Дети обычно не следуют рекомендациям взрослых, но вот, обзаведясь собственными детьми, активно дают советы. Герцен не был исключением. Он станет дидактиком, умелым воспитателем своих детей, четко представляя круг необходимого, полезного чтения для них, на редкость выверенный и точный.
Учиться Шушке не хотелось. Пока интереса не было. Гувернеры, учителя в доме не задерживались. Учили всему понемногу: французскому, немецкому, словесности, даже танцам. Другое дело — чтение. Когда книги свалены в кучу в волшебной нежилой комнате, а ключ от нее припрятан, страстно хочется проникнуть в эти «литературные закрома». Что читал? Да все, без разбору.
Вскоре из случайной россыпи сентиментальных романов, а попросту говоря, обычного чтива тех времен, вроде «Лолотты и Фанфана» и захватывающих двусмысленных пьес, вроде комедий Коцебу, выделятся истинные жемчужины. «Свадьба Фигаро» Бомарше, зачитанная до дыр, порождала дотоле неведомые ощущения у взрослеющего мальчика (особенно волновала сцена, где Керубино переодевают в женское платье). «Страдания юного Вертера» усугубляли захватывающие, пока еще невнятные эмоции, да и смысл прочитанного, над которым он безнадежно рыдал, вовсе не был ему ясен. Неумеренное, беспорядочное чтение было важной угрозой на пути систематических занятий, к примеру, французской грамматикой. Хотя… освоение подлинников как раз и способствовало продвижению к знанию иноземных языков, что прекрасно понимал Иван Алексеевич, не препятствующий сыну в его «умственном обжорстве» (так, повзрослев, определит Герцен свою необузданную тягу к чтению).
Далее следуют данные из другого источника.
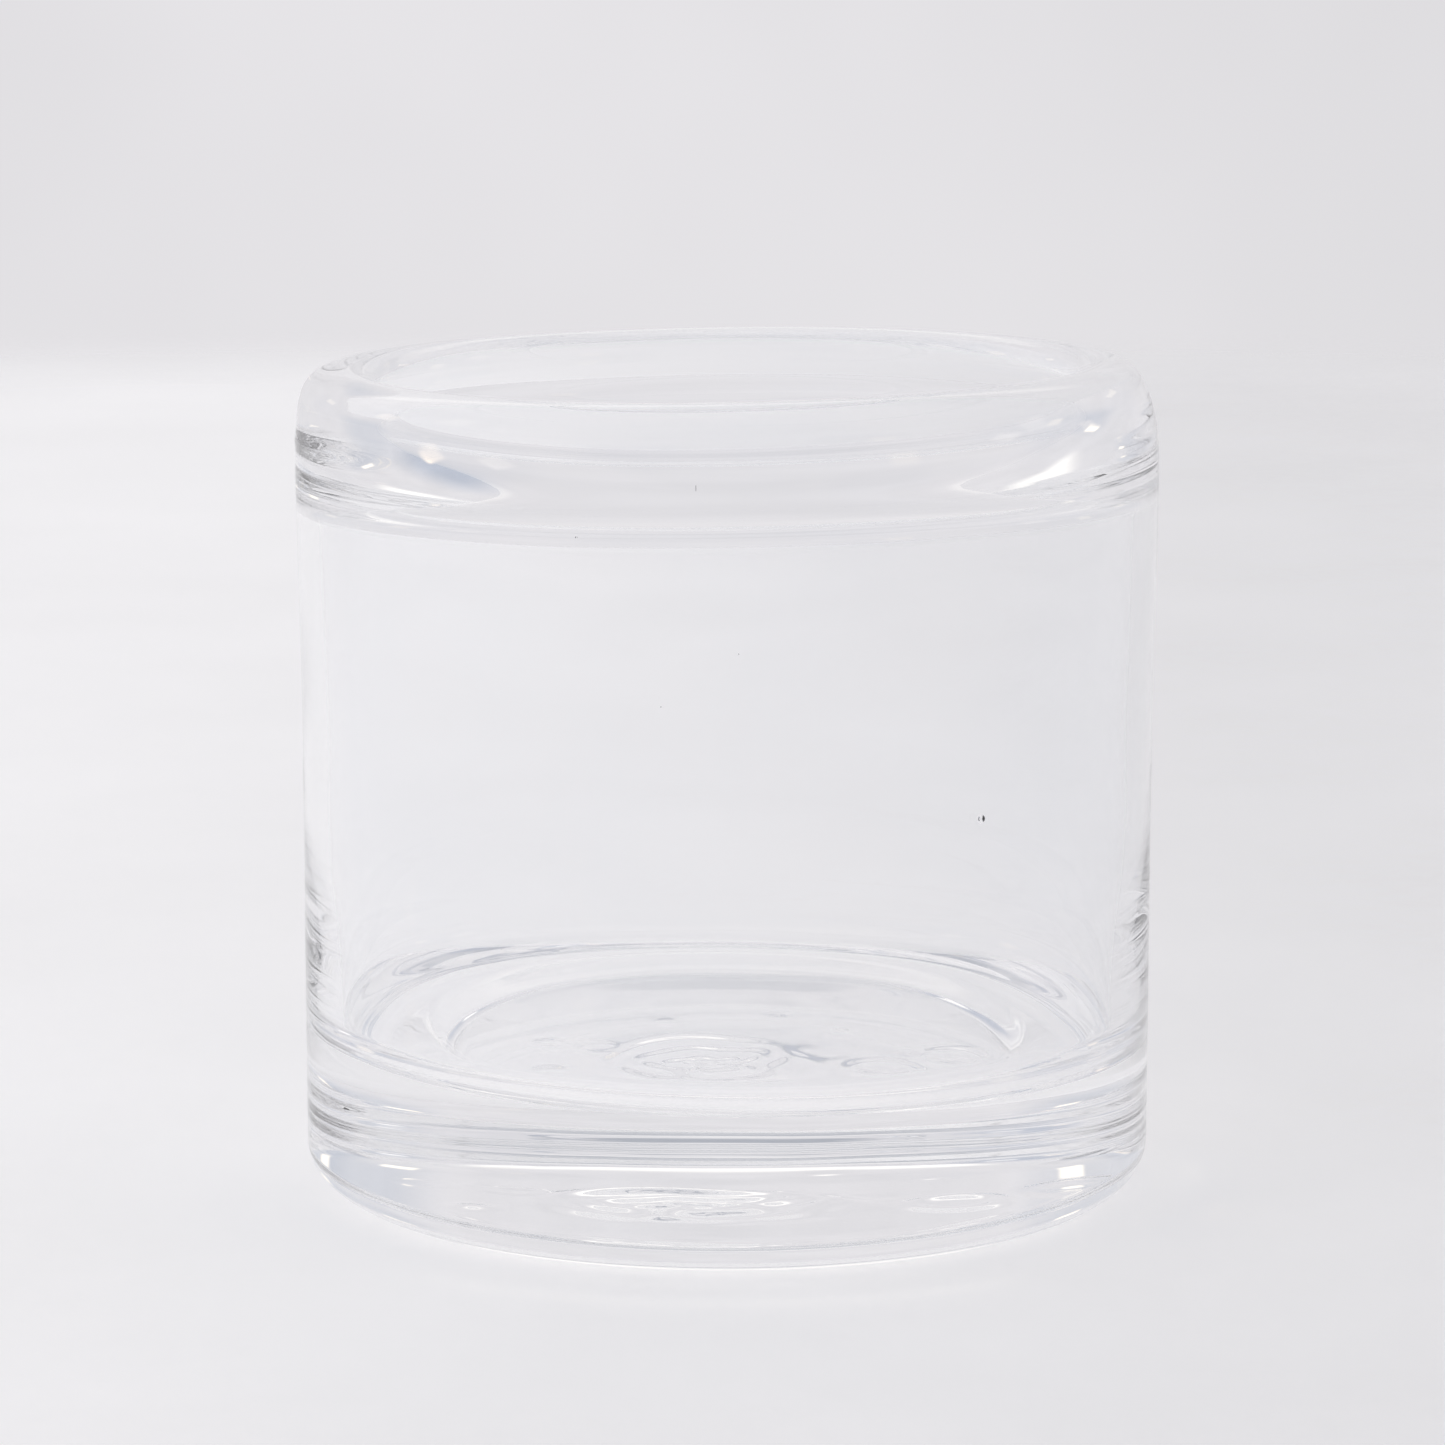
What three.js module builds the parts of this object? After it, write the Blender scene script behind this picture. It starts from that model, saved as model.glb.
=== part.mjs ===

Но сколько же неподъемных гигантских томов всяческих «Образцовых сочинений», «Репертуара французского театра» (68 волюмов!), а заодно и «Полного собрания всех российских театральных сочинений» (43 тома!) пришлось перечитать, пересмотреть, перелистать юному Шушке, с головой нырнувшему в эту пучину сомнительных знаний и косноязычных переводов, прежде чем понять, «что десять строк „Кавказского пленника“ лучше всех образцовых сочинений Муравьева, Капниста и компании»: «Великий Пушкин явился царем-властителем литературного движения…» И заслуга в этом резком повороте к нашей новой литературе не столь прилежного ученика принадлежала русскому учителю словесности Ивану Евдокимовичу Протопопову. «… У него была теплая человеческая душа, и с ним с первым я стал заниматься, хотя и не с самого начала», — вспоминал Герцен в одном из первых опытов своей автобиографии — «Записках одного молодого человека» (1840–1841). В двенадцать лет он помнил себя еще ребенком, через год благодаря какому-то ненавязчивому, «отрицательному преподаванию» либеральнейшего Протопопова у него появился «широкий современный взгляд на литературу». И тут уж в его всепоглощающем интересе к чтению, где книга заменила верного друга, сошлись Байрон и Гёте, Жуковский и Грибоедов.